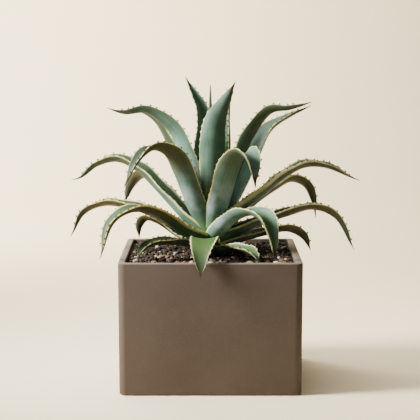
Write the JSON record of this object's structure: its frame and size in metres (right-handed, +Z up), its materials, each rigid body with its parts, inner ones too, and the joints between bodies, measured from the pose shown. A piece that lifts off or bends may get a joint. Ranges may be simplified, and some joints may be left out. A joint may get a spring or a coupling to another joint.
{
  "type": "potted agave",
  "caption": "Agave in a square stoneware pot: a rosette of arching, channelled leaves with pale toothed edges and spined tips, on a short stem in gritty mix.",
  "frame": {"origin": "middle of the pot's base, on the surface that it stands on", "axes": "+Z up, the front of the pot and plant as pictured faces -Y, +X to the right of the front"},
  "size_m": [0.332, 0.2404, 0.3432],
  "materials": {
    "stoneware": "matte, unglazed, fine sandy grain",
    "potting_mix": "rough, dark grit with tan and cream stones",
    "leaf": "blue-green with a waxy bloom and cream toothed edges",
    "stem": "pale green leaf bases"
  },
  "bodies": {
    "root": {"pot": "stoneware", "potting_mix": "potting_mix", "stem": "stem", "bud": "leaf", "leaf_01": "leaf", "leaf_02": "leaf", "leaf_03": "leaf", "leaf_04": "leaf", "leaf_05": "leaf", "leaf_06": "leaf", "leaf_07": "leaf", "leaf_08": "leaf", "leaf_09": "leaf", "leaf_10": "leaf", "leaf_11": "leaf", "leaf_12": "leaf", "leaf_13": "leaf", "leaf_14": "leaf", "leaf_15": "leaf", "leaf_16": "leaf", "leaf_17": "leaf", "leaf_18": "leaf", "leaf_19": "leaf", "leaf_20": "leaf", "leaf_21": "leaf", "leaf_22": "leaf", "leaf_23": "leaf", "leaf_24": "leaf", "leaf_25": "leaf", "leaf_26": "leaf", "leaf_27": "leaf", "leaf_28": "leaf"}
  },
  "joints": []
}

______

Quote each line of the listing above exactly.

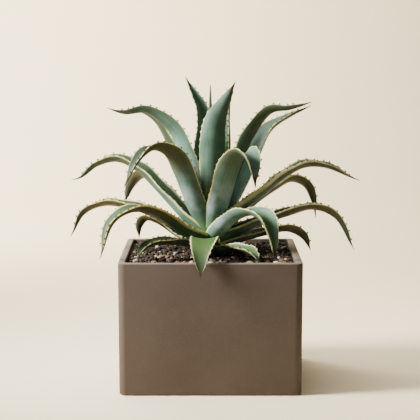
Write the JSON record of this object's structure: its frame and size in metres (right-handed, +Z up), its materials, each rigid body with its parts, inner ones too, and the joints between bodies, measured from the pose shown. A piece that lifts off or bends may get a joint. Ranges may be simplified, and some joints may be left out. A joint may get a spring or a coupling to another joint.
{
  "type": "potted agave",
  "caption": "Agave in a square stoneware pot: a rosette of arching, channelled leaves with pale toothed edges and spined tips, on a short stem in gritty mix.",
  "frame": {"origin": "middle of the pot's base, on the surface that it stands on", "axes": "+Z up, the front of the pot and plant as pictured faces -Y, +X to the right of the front"},
  "size_m": [0.332, 0.2404, 0.3432],
  "materials": {
    "stoneware": "matte, unglazed, fine sandy grain",
    "potting_mix": "rough, dark grit with tan and cream stones",
    "leaf": "blue-green with a waxy bloom and cream toothed edges",
    "stem": "pale green leaf bases"
  },
  "bodies": {
    "root": {"pot": "stoneware", "potting_mix": "potting_mix", "stem": "stem", "bud": "leaf", "leaf_01": "leaf", "leaf_02": "leaf", "leaf_03": "leaf", "leaf_04": "leaf", "leaf_05": "leaf", "leaf_06": "leaf", "leaf_07": "leaf", "leaf_08": "leaf", "leaf_09": "leaf", "leaf_10": "leaf", "leaf_11": "leaf", "leaf_12": "leaf", "leaf_13": "leaf", "leaf_14": "leaf", "leaf_15": "leaf", "leaf_16": "leaf", "leaf_17": "leaf", "leaf_18": "leaf", "leaf_19": "leaf", "leaf_20": "leaf", "leaf_21": "leaf", "leaf_22": "leaf", "leaf_23": "leaf", "leaf_24": "leaf", "leaf_25": "leaf", "leaf_26": "leaf", "leaf_27": "leaf", "leaf_28": "leaf"}
  },
  "joints": []
}